=== Set task ===
List each line of the data that holds the string "manifold".

CAD and scene scripts:
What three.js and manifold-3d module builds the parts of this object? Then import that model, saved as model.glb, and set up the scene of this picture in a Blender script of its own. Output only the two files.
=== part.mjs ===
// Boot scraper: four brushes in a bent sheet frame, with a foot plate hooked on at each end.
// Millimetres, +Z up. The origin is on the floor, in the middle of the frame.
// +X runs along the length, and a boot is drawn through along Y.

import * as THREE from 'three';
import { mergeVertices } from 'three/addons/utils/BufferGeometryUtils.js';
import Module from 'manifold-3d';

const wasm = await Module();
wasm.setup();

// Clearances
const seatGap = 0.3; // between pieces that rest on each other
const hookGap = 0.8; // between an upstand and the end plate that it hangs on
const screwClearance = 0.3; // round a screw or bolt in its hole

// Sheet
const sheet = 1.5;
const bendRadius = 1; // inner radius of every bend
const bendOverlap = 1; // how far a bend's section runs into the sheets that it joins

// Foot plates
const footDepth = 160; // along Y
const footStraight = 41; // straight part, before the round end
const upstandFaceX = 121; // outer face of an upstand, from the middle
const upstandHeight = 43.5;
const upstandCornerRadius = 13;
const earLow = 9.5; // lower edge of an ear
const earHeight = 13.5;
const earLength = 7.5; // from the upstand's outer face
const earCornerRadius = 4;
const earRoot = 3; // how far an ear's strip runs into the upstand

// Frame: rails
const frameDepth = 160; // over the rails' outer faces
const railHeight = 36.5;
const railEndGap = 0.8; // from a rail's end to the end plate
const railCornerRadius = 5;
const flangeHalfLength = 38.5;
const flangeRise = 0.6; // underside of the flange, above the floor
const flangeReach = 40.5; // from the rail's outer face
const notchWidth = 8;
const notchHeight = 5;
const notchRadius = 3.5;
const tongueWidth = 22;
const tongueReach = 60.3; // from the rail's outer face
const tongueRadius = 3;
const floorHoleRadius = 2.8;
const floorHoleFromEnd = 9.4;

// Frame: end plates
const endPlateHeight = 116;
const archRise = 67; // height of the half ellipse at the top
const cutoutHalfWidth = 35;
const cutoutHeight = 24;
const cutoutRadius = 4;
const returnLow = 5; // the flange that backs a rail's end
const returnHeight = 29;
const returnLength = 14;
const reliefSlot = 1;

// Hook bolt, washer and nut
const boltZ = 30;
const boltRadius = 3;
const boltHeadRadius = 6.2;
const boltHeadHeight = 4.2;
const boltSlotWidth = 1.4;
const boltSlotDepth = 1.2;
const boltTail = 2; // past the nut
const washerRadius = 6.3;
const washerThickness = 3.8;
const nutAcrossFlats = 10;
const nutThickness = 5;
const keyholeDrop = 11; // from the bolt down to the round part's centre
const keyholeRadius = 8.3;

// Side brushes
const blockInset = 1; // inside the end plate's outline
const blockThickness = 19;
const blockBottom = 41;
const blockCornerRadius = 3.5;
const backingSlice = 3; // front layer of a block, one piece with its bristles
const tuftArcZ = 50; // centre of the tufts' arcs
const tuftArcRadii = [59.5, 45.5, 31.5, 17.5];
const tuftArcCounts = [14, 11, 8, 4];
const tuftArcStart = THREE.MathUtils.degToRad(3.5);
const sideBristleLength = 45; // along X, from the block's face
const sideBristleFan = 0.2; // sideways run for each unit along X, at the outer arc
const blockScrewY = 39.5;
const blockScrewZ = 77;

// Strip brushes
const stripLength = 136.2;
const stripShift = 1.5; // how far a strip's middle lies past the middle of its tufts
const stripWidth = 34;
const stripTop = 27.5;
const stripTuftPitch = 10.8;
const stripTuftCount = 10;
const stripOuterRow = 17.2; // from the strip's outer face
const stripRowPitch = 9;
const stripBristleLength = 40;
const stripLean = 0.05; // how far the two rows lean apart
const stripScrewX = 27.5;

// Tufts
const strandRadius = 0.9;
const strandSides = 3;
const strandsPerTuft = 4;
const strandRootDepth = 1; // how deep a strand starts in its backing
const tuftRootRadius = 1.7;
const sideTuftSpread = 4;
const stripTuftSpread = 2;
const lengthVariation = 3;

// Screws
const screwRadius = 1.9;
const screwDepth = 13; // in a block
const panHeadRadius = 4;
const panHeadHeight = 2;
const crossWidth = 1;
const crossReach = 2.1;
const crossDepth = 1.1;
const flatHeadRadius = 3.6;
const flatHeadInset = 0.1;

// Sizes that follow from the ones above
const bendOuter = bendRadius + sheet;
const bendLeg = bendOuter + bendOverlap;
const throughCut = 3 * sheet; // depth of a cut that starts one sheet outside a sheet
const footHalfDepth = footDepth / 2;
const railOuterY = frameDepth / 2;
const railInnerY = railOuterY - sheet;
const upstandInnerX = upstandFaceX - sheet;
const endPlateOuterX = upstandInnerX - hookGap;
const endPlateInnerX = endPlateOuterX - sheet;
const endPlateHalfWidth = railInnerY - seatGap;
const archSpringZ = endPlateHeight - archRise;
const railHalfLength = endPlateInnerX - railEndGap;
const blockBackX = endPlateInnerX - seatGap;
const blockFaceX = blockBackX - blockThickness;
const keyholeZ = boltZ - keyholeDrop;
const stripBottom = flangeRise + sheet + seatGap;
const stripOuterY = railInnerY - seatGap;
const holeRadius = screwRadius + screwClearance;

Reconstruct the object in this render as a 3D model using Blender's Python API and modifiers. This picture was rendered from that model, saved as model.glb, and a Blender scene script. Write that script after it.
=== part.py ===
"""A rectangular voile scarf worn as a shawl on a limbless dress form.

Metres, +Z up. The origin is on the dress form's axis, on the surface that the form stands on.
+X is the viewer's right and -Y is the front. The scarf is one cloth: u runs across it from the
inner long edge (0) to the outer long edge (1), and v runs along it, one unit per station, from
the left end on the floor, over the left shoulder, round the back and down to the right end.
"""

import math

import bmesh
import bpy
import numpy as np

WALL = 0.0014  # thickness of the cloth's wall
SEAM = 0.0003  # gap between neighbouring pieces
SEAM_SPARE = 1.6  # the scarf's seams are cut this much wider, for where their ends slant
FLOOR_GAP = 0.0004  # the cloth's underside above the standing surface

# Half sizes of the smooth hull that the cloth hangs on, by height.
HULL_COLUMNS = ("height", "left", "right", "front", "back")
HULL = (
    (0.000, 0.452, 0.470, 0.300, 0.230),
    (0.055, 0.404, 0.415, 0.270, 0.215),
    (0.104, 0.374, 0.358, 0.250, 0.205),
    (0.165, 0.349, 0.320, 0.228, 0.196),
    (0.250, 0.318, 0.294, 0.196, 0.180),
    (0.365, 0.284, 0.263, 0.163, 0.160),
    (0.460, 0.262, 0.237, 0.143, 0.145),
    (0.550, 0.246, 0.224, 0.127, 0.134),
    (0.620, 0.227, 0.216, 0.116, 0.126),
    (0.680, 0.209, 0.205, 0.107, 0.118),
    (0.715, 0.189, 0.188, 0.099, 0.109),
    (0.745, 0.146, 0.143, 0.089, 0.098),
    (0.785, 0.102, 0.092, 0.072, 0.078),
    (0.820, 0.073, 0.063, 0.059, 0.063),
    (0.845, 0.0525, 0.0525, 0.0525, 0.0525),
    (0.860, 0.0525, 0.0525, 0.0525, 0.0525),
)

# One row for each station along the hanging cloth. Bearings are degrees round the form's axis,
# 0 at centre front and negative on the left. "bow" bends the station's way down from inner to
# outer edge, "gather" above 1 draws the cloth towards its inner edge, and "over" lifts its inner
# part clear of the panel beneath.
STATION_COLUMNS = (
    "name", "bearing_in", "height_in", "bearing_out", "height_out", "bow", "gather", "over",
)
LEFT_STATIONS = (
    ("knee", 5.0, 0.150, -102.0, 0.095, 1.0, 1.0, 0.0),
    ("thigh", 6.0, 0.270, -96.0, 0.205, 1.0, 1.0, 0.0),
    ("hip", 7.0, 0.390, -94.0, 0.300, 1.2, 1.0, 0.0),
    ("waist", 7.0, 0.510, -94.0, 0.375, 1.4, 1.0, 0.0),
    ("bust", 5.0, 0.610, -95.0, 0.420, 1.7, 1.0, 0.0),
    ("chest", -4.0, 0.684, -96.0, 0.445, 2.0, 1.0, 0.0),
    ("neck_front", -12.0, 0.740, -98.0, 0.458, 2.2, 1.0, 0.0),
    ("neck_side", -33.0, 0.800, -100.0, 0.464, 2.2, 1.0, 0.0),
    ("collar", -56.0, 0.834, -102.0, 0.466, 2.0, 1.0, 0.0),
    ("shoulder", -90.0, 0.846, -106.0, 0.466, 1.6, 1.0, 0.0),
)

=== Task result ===
What three.js and manifold-3d module builds the parts of this object? Then import that model, saved as model.glb, and set up the scene of this picture in a Blender script of its own. Output only the two files.
import Module from 'manifold-3d';